• _YOUR OBJECTIVE_:
Return only the lines running from the line that holds "diaphragm_nut()" to the line that holds "record = json.load(file)", including both.

• _DATA EXTRACT_:
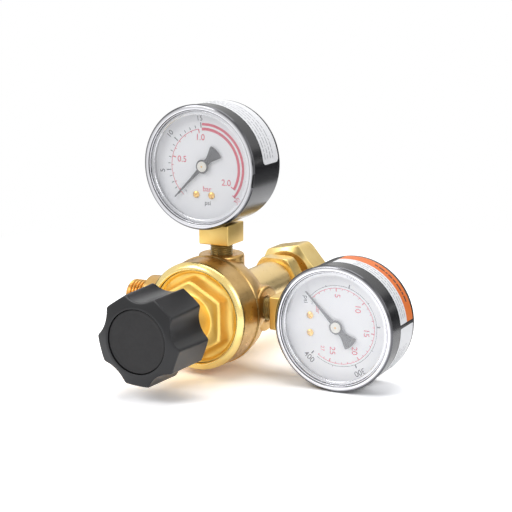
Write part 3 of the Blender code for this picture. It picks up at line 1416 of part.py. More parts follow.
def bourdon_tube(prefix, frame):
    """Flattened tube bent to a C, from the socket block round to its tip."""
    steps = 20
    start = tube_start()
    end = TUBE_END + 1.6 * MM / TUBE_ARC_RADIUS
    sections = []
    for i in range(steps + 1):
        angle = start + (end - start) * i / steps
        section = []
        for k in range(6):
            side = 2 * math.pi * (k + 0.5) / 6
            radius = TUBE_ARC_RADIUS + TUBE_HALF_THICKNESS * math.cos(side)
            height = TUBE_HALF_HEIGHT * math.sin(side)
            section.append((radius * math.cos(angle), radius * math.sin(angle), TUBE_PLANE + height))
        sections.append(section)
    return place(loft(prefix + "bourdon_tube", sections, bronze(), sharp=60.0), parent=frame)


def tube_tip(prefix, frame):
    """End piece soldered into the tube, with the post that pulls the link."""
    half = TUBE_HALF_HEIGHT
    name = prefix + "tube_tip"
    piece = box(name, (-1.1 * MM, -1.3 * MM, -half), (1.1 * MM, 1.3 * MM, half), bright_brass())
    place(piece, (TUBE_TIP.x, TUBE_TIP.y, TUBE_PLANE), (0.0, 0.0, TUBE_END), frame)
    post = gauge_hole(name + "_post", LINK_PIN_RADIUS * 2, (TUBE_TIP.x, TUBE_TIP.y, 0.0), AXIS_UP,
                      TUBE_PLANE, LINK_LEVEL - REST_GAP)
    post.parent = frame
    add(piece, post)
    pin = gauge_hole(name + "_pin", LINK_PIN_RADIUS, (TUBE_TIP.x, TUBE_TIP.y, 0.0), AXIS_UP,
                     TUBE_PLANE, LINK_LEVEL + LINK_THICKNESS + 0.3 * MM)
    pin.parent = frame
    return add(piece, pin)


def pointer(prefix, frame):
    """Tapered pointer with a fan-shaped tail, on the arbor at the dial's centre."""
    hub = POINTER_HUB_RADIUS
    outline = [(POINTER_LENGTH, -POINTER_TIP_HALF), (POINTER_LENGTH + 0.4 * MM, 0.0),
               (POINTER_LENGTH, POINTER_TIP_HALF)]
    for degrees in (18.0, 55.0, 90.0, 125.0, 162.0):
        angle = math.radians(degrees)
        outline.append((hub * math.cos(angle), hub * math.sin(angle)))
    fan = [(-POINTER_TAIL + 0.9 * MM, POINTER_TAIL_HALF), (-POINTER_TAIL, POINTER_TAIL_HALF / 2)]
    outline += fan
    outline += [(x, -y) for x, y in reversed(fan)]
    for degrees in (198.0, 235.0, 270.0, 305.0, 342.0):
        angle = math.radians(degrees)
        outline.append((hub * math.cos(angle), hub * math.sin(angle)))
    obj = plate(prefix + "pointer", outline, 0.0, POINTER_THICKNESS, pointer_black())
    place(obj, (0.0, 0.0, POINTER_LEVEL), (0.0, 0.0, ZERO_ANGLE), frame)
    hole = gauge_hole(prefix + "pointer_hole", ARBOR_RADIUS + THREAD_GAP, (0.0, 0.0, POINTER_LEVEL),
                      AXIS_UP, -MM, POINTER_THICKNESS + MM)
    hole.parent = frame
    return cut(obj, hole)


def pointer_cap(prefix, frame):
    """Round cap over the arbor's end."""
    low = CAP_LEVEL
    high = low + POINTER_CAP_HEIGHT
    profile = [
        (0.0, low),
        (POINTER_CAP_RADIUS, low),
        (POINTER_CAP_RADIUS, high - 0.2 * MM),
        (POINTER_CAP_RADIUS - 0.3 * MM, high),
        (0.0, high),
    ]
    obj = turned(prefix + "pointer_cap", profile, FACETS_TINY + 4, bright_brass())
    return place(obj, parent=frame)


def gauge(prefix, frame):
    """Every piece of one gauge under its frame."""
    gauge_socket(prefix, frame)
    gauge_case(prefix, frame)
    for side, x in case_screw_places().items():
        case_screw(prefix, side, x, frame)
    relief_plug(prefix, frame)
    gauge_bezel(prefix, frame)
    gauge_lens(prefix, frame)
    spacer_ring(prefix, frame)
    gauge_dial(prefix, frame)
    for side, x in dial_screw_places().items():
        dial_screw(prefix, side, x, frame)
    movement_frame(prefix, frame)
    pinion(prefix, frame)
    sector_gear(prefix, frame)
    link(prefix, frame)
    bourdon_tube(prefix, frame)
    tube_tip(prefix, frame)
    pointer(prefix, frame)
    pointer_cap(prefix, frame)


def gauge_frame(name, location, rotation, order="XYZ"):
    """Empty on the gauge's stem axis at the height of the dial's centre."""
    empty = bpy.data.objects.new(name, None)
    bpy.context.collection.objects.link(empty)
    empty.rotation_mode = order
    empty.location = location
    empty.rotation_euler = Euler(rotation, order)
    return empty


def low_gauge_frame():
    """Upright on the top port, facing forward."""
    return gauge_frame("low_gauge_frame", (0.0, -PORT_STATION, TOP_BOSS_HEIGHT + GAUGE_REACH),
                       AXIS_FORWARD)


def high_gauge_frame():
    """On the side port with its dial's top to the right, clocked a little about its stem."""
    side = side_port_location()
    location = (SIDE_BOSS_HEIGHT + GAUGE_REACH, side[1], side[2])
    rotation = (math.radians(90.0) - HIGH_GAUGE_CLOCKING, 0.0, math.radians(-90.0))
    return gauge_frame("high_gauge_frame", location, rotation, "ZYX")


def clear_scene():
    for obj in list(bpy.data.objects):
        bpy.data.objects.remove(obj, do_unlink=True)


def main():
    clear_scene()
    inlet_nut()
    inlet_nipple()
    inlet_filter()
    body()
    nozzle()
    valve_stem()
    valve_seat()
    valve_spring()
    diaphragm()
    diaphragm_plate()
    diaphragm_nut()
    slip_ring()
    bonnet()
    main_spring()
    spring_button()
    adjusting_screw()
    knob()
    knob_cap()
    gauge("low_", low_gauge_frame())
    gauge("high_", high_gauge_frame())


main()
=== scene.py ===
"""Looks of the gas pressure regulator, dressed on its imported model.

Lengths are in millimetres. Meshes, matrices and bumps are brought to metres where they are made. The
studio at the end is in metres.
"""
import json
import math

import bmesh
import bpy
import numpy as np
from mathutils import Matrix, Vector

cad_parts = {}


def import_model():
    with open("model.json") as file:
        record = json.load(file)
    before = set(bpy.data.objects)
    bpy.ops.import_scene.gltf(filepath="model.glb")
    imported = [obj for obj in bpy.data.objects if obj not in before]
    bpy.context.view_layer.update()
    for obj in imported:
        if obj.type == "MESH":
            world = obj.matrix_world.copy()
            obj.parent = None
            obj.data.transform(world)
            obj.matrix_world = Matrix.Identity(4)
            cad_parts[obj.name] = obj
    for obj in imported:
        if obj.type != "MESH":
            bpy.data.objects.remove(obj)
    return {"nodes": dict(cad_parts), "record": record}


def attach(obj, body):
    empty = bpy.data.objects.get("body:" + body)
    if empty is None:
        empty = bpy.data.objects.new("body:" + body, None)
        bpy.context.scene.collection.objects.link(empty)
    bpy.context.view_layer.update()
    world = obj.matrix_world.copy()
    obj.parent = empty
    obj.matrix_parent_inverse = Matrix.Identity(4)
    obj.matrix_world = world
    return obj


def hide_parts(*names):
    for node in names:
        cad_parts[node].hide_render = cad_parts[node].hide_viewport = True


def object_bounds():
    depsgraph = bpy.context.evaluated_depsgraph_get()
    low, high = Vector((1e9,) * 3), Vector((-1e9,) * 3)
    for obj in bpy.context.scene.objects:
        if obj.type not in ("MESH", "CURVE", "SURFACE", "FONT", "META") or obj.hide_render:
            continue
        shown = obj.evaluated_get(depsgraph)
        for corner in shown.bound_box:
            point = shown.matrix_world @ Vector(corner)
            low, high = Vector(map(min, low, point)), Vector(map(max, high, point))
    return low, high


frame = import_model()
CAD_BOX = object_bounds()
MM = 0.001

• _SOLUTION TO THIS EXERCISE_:
    diaphragm_nut()
    slip_ring()
    bonnet()
    main_spring()
    spring_button()
    adjusting_screw()
    knob()
    knob_cap()
    gauge("low_", low_gauge_frame())
    gauge("high_", high_gauge_frame())


main()
=== scene.py ===
"""Looks of the gas pressure regulator, dressed on its imported model.

Lengths are in millimetres. Meshes, matrices and bumps are brought to metres where they are made. The
studio at the end is in metres.
"""
import json
import math

import bmesh
import bpy
import numpy as np
from mathutils import Matrix, Vector

cad_parts = {}


def import_model():
    with open("model.json") as file:
        record = json.load(file)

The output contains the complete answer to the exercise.